No post-move validation
A successful migration should still be followed by VM, application, network, storage, and backup validation.
Related support
Where IT Perfection can help
IT Perfection can help organizations secure Hyper-V Live Migration, cluster operations, server management, network segmentation, monitoring, and maintenance-window procedures.
OC Security Audit can help review virtualization security controls, privileged access, delegation, migration evidence, and operational risk.
Created by Ali Hassani, CISO
Professional Hyper-V Live Migration security support
Ali Hassani brings 25+ years of hands-on experience across IT operations, cybersecurity, Microsoft infrastructure, network security, compliance readiness, cloud services, healthcare IT, MSP services, and business technology leadership.
This guide is for initial education and planning. It does not replace a professional cybersecurity audit, compliance assessment, penetration test, legal review, vendor engineering review, or Microsoft professional services engagement.
Control the path that moves VMs
Secure Live Migration operations reduce the risk of unauthorized workload movement, exposed migration traffic, weak delegation, and unvalidated maintenance changes.
FAQ
Hyper-V Live Migration security FAQ
Is Live Migration a security-sensitive feature?

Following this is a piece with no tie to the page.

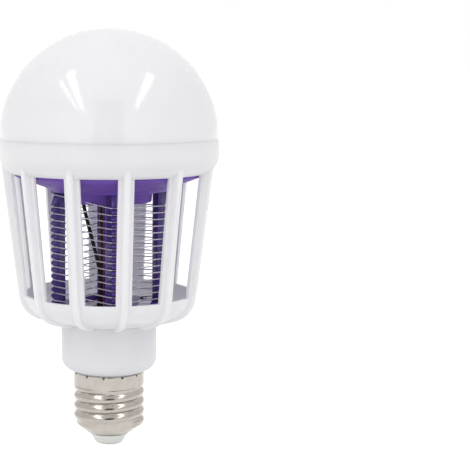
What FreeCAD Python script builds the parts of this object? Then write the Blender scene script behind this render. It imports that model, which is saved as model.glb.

Yes. It can move running workloads and uses host-to-host trust, network paths, and administrative rights that should be protected and monitored.
Should Live Migration use a dedicated network?
Many environments use dedicated or tightly controlled migration networks to reduce exposure, improve performance, and simplify monitoring.
What is the concern with constrained delegation?
Delegation can be necessary for Kerberos-based workflows, but it should be scoped carefully to approved services and hosts.
What should be checked after a live migration?
Confirm VM health, network connectivity, application access, backup status, monitoring, and owner acceptance.